● **Stated goal**:
Across the entries below, count the lines in which the word "data" occurs. Reply with the count alone.

● **Records for processing**:
= = = =

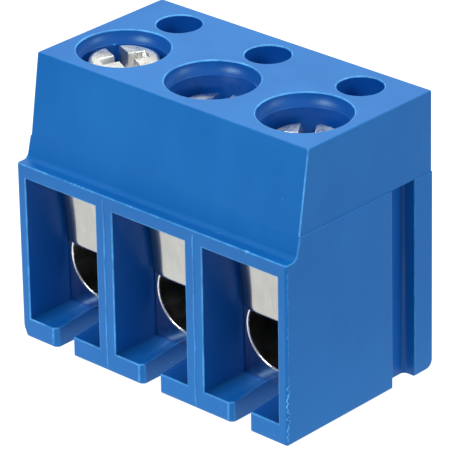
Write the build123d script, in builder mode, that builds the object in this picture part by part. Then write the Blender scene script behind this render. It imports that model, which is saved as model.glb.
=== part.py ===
from build123d import *
import os

# Three-pole screw terminal block for a printed circuit board, in millimetres.
# X runs along the row of poles, +Y runs from the wire entries to the back, +Z is up.
# The origin is the foot of the middle solder pin, on the face that sits on the board.

# ---- driving dimensions ----
pitch = 5.0                      # pole to pole, the board's hole spacing
pole_count = 3
front_to_pin = 4.1               # front face to the row of pins
block_depth = 9.0
block_height = 12.5

front = -front_to_pin
back = front + block_depth
block_width = pitch * pole_count
pole_x = [pitch * (i - (pole_count - 1) / 2) for i in range(pole_count)]

# ---- housing: outside ----
ledge_height = 8.0               # top of the wire-entry part
ledge_depth = 0.7
front_draft = 0.1                # how far the wire-entry part leans back, up to the ledge
parting_height = 8.95            # where the two halves of the mould meet
lean_depth = 0.95                # how far back the front stands at the parting line
top_front_depth = 1.55           # how far back it stands at the top
upper_inset = 0.05               # the upper part is drawn in at the sides and the back
ledge_round = 0.3
heel_round = 0.4                 # rear bottom corner
edge_round = 0.12
top_edge_round = 0.05
toe_chamfer = (0.25, 0.55)       # left front bottom corner, across and up

# ---- housing: wire entries and clamp chambers ----
entry_width = 4.08
entry_bottom, entry_top = 0.9, 7.4
throat_depth = 2.05              # the entry narrows down to the chamber here
chamber_width = 3.6
chamber_bottom, chamber_top = 1.1, 7.16
chamber_depth = 6.25             # front face to the back of the chamber
pin_slot_width = 1.02
pin_slot_end = 0.6               # past the pin's axis
pin_slot_chamfer = 0.2           # left front corner only
tab_pocket_width = 1.7
tab_pocket_depth = 7.35
tab_pocket_bottom, tab_pocket_top = 5.85, 6.9

# ---- housing: holes in the top ----
access_radius, access_lip_radius, access_lip_depth = 1.85, 1.97, 0.57
test_radius = 0.97
test_y = front + 7.43
test_bottom = 6.7                # just over the clamp body's tab

# ---- housing: joining groove (right) and rib (left) ----
groove_front, groove_back = front + 6.45, front + 7.83
groove_depth = 0.6
groove_top = 8.95
groove_round = 0.2
rib_gap = 0.08                   # all round, so that two blocks slide together
rib_bottom = 0.3

# ---- clamp body ----
clamp_front, clamp_back = front + 2.18, front + 6.2
clamp_width = 3.5
clamp_bottom, clamp_top = chamber_bottom, 7.1
wire_hole_radius, wire_hole_z = 1.55, 3.35
wire_hole_chamfer = 0.05
clamp_edge = 0.12
thread_hole_radius = 1.30
tab_width, tab_back = 1.5, front + 7.25
tab_bottom, tab_top = 5.95, 6.65

# ---- solder pin ----
pin_radius = 0.45                # in the board
pin_neck_radius = 0.49           # it widens to this inside the clamp body
pin_length = 1.5                 # below the board face
pin_tip_chamfer = 0.15
rivet_height = 0.14              # left standing inside the wire hole
rivet_chamfer = 0.1

# ---- wire guard, a bent leaf: its front face, as (depth, height) from the top down ----
leaf_line = [(1.70, 6.70), (1.80, 6.15), (1.90, 5.55), (1.97, 4.95), (2.0, 4.35), (2.0, 3.90), (4.95, 3.90)]
leaf_bends = [1.5, 1.5, 1.5, 0.8, 0.22]
leaf_thickness = 0.15
leaf_width = 3.44
shoulder_height = 4.13           # the full width ends here
bend_width, tongue_width = 2.76, 2.1
bend_reach, tongue_start = front + 2.1, front + 2.17
tongue_tip_round = 0.5

# ---- screw, M2.5 with a small cheese head ----
head_radius, head_height = 1.5, 1.7
head_chamfer = 0.18
shank_radius = 1.25
tip_chamfer = 0.35
slot_width, slot_depth = 0.6, 0.8
cross_width, cross_length, cross_depth = 0.62, 1.9, 1.0
screw_length = 7.11
tip_z = 4.11                     # a screw's tip, just above the tongue

# ---- how each pole stands, left to right: (screw lift, guard lift, angle of the slot) ----
pole_state = [(0.88, -0.12, 155.0), (0.14, 0.0, 111.0), (0.26, 0.08, 125.0)]


def box_between(low, high, mode):
    """A plain box from its lowest corner to its highest."""
    size = [b - a for a, b in zip(low, high)]
    middle = Vector(*[(a + b) / 2 for a, b in zip(low, high)])
    with Locations(middle):
        Box(*size, mode=mode)


# ---- housing ----
with BuildPart() as housing:
    # wire-entry part, with the ledge and the foot of the leaning face
    with BuildSketch(Plane.YZ.offset(-block_width / 2)):
        with BuildLine():
            Polyline(
                (front, 0),
                (front + front_draft, ledge_height),
                (front + ledge_depth, ledge_height),
                (front + lean_depth, parting_height),
                (back, parting_height),
                (back, 0),
                close=True,
            )
        make_face()
    extrude(amount=block_width)
    fillet(housing.edges().filter_by(Axis.X).group_by(Axis.Z)[0].sort_by(Axis.Y)[-1], heel_round)
    fillet(housing.faces().sort_by(Axis.Y)[0].edges().filter_by(Axis.X, reverse=True), edge_round)
    fillet(housing.faces().sort_by(Axis.Y)[-1].edges().filter_by(Axis.Z), edge_round)

    # screw part, leaning in towards the top and drawn in at the sides and the back
    with BuildSketch(Plane.YZ.offset(-block_width / 2 + upper_inset)):
        with BuildLine():
            Polyline(
                (front + lean_depth, parting_height),
                (front + top_front_depth, block_height),
                (back - upper_inset, block_height),
                (back - upper_inset, parting_height),
                close=True,
            )
        make_face()
    extrude(amount=block_width - 2 * upper_inset)
    top_face = housing.faces().sort_by(Axis.Z)[-1]
    fillet(top_face.edges(), top_edge_round)
    ledge_corner = (
        housing.edges()
        .filter_by(Axis.X)
        .filter_by_position(Axis.Z, ledge_height - 0.01, ledge_height + 0.01)
        .filter_by_position(Axis.Y, front + ledge_depth - 0.01, front + ledge_depth + 0.01)
    )
    fillet(ledge_corner, ledge_round)

    # the left front bottom corner is cut away
    with BuildSketch(Plane.XZ.offset(-front)):
        with BuildLine():
            Polyline(
                (-block_width / 2, 0),
                (-block_width / 2 + toe_chamfer[0], 0),
                (-block_width / 2, toe_chamfer[1]),
                close=True,
            )
        make_face()
    extrude(amount=-chamber_depth, mode=Mode.SUBTRACT)

    for x in pole_x:
        # funnel-shaped wire entry
        with BuildSketch(Plane.XZ.offset(-front)):
            with Locations((x, (entry_bottom + entry_top) / 2)):
                Rectangle(entry_width, entry_top - entry_bottom)
        with BuildSketch(Plane.XZ.offset(-front - throat_depth)):
            with Locations((x, (chamber_bottom + chamber_top) / 2)):
                Rectangle(chamber_width, chamber_top - chamber_bottom)
        loft(mode=Mode.SUBTRACT)
        # chamber that the clamp body is pushed into from the front
        box_between(
            (x - chamber_width / 2, front + throat_depth, chamber_bottom),
            (x + chamber_width / 2, front + chamber_depth, chamber_top),
            Mode.SUBTRACT,
        )
        # pocket for the clamp body's test tab
        box_between(
            (x - tab_pocket_width / 2, front + chamber_depth, tab_pocket_bottom),
            (x + tab_pocket_width / 2, front + tab_pocket_depth, tab_pocket_top),
            Mode.SUBTRACT,
        )
        # slot in the floor that the pin passes along
        with BuildSketch(Plane.XY):
            with BuildLine():
                half = pin_slot_width / 2
                Polyline(
                    (x - half - pin_slot_chamfer, front),
                    (x - half, front + pin_slot_chamfer),
                    (x - half, pin_slot_end),
                    (x + half, pin_slot_end),
                    (x + half, front),
                    close=True,
                )
            make_face()
        extrude(amount=chamber_bottom, mode=Mode.SUBTRACT)

    # screwdriver holes and test holes
    with Locations(*[(x, 0, block_height) for x in pole_x]):
        CounterBoreHole(
            access_radius, access_lip_radius, access_lip_depth, depth=block_height - chamber_top
        )
    with Locations(*[(x, test_y, block_height) for x in pole_x]):
        Hole(test_radius, depth=block_height - test_bottom)

    # joining groove in the right side
    with BuildSketch(Plane.XY):
        with Locations((block_width / 2 - groove_depth / 2, (groove_front + groove_back) / 2)):
            groove_outline = Rectangle(groove_depth, groove_back - groove_front)
        fillet(groove_outline.vertices().group_by(Axis.X)[0], groove_round)
    extrude(amount=groove_top, mode=Mode.SUBTRACT)

    # joining rib on the left side
    with BuildSketch(Plane.XY.offset(rib_bottom)):
        with Locations((-block_width / 2 - (groove_depth - rib_gap) / 2, (groove_front + groove_back) / 2)):
            rib_outline = Rectangle(groove_depth - rib_gap, groove_back - groove_front - 2 * rib_gap)
        fillet(rib_outline.vertices().group_by(Axis.X)[0], groove_round)
    extrude(amount=groove_top - rib_bottom - rib_gap)

housing.part.label = "housing"


# ---- clamp body: a block with a wire hole through it and a threaded hole from the top ----
def make_clamp(x):
    with BuildPart() as clamp:
        box_between(
            (x - clamp_width / 2, clamp_front, clamp_bottom),
            (x + clamp_width / 2, clamp_back, clamp_top),
            Mode.ADD,
        )
        chamfer(clamp.edges().filter_by(Axis.Y), clamp_edge)
        box_between(
            (x - tab_width / 2, clamp_back, tab_bottom),
            (x + tab_width / 2, tab_back, tab_top),
            Mode.ADD,
        )
        with Locations(Plane.XZ.offset(-clamp_front).shift_origin((x, clamp_front, wire_hole_z))):
            CounterSinkHole(
                wire_hole_radius,
                wire_hole_radius + wire_hole_chamfer,
                depth=clamp_back - clamp_front,
                counter_sink_angle=90,
            )
        with Locations((x, 0, clamp_top)):
            Hole(thread_hole_radius, depth=clamp_top - wire_hole_z)
        with Locations((x, 0, wire_hole_z)):
            Hole(pin_neck_radius, depth=wire_hole_z - clamp_bottom)
    return clamp.part


# ---- solder pin: pressed up into the clamp body and riveted over inside the wire hole ----
def make_pin(x):
    pin_top = wire_hole_z - wire_hole_radius + rivet_height
    with BuildPart() as pin:
        with BuildSketch(Plane.XZ.shift_origin((x, 0, 0))):
            with BuildLine():
                Polyline(
                    (0, -pin_length),
                    (pin_radius - pin_tip_chamfer, -pin_length),
                    (pin_radius, pin_tip_chamfer - pin_length),
                    (pin_radius, 0),
                    (pin_neck_radius, pin_top - rivet_chamfer),
                    (pin_neck_radius - rivet_chamfer, pin_top),
                    (0, pin_top),
                    close=True,
                )
            make_face()
        revolve(axis=Axis((x, 0, 0), (0, 0, 1)))
    return pin.part


# ---- wire guard: a leaf in front of the clamp body, with a tongue under the screw ----
def make_guard(x, lift):
    with BuildPart() as guard:
        with BuildSketch(Plane.YZ.offset(x - leaf_width / 2)):
            with BuildLine():
                front_face = FilletPolyline(
                    *[(front + depth, height + lift) for depth, height in leaf_line], radius=leaf_bends
                )
                offset(front_face, amount=leaf_thickness, side=Side.LEFT)
            make_face()
        extrude(amount=leaf_width)
        # below the shoulders the leaf narrows, and the tongue is narrower still
        with BuildSketch(Plane.XY.offset(shoulder_height + lift)):
            with Locations((x, front + chamber_depth / 2)):
                Rectangle(2 * leaf_width, 2 * chamber_depth)
            with BuildLine():
                Polyline(
                    (x - bend_width / 2, front),
                    (x - bend_width / 2, bend_reach),
                    (x - tongue_width / 2, tongue_start),
                    (x - tongue_width / 2, back),
                    (x + tongue_width / 2, back),
                    (x + tongue_width / 2, tongue_start),
                    (x + bend_width / 2, bend_reach),
                    (x + bend_width / 2, front),
                    close=True,
                )
            make_face(mode=Mode.SUBTRACT)
        extrude(amount=-shoulder_height / 2, mode=Mode.SUBTRACT)
        fillet(guard.faces().sort_by(Axis.Y)[-1].edges().filter_by(Axis.Z), tongue_tip_round)
    return guard.part


# ---- clamp screw: head with a slot right across it and a shorter cross ----
def make_screw(x, lift, slot_angle):
    bottom = tip_z + lift
    shoulder = bottom + screw_length - head_height
    top = bottom + screw_length
    with BuildPart() as screw:
        with BuildSketch(Plane.XY.offset(bottom)):
            with Locations((x, 0)):
                Circle(shank_radius)
        extrude(amount=shoulder - bottom)
        chamfer(screw.edges().group_by(Axis.Z)[0], tip_chamfer)
        with BuildSketch(Plane.XY.offset(shoulder)):
            with Locations((x, 0)):
                Circle(head_radius)
        extrude(amount=head_height)
        chamfer(screw.edges().group_by(Axis.Z)[-1], head_chamfer)
        with BuildSketch(Plane.XY.offset(top)):
            with Locations(Location((x, 0), slot_angle)):
                Rectangle(2 * head_radius + 1, slot_width)
        extrude(amount=-slot_depth, mode=Mode.SUBTRACT)
        with BuildSketch(Plane.XY.offset(top)):
            with Locations(Location((x, 0), slot_angle)):
                Rectangle(cross_width, cross_length)
                Rectangle(cross_length, cross_width)
        extrude(amount=-cross_depth, mode=Mode.SUBTRACT)
    return screw.part


# ---- write every piece ----
os.makedirs("parts", exist_ok=True)
export_step(housing.part, "parts/housing.step")

for number, (x, (screw_lift, guard_lift, slot_angle)) in enumerate(zip(pole_x, pole_state), start=1):
    pieces = {
        "clamp_body": make_clamp(x),
        "solder_pin": make_pin(x),
        "wire_guard": make_guard(x, guard_lift),
        "clamp_screw": make_screw(x, screw_lift, slot_angle),
    }
    for name, piece in pieces.items():
        piece.label = f"{name}_{number}"
        export_step(piece, f"parts/{piece.label}.step")
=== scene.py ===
import math

import bmesh
import bpy
import numpy as np
from mathutils import Matrix, Vector


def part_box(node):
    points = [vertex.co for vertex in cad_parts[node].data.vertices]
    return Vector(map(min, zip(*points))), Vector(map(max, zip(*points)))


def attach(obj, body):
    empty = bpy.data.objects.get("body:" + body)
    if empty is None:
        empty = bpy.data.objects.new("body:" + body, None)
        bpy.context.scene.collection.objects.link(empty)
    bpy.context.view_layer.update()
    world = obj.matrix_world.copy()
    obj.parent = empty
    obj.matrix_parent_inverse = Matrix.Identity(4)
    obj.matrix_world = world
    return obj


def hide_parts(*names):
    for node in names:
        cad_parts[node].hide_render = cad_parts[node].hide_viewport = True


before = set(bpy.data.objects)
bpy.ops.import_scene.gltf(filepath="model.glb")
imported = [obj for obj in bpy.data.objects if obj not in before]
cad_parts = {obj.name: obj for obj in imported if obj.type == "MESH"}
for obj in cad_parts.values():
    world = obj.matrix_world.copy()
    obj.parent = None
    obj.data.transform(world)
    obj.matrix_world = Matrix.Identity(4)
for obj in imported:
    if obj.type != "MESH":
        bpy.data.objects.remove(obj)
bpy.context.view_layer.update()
mm = 0.001
pitch = 5.0        # mm from pole to pole
poles = sorted(int(name.split("_")[-1]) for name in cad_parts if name.startswith("clamp_screw"))
scene = bpy.context.scene
print("frame loaded, poles", poles)


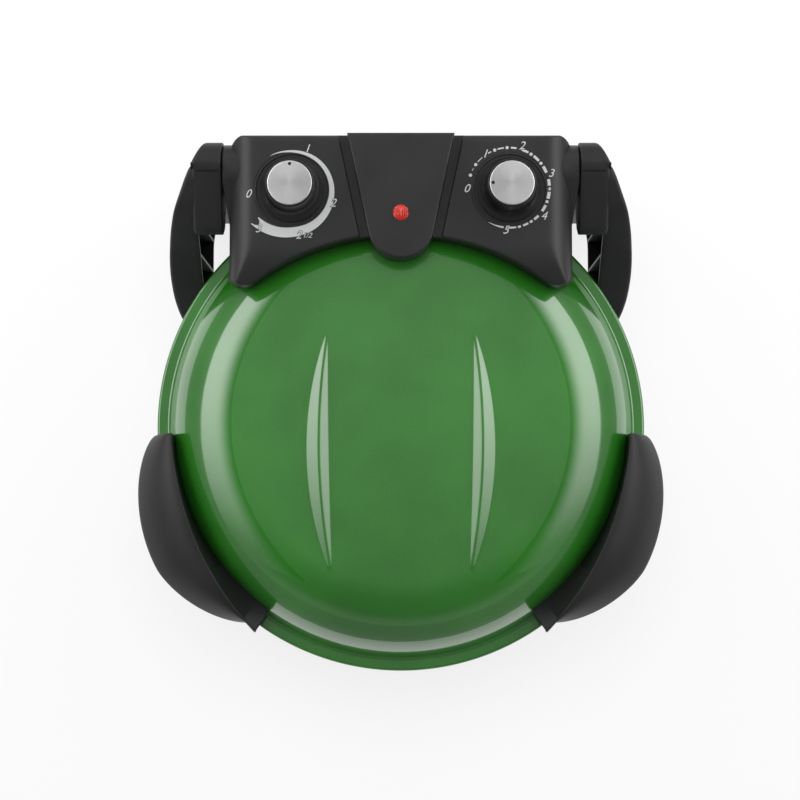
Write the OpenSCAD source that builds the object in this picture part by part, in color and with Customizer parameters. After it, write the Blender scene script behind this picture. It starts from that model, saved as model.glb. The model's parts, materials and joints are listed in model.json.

= = = =

● **Response**:
7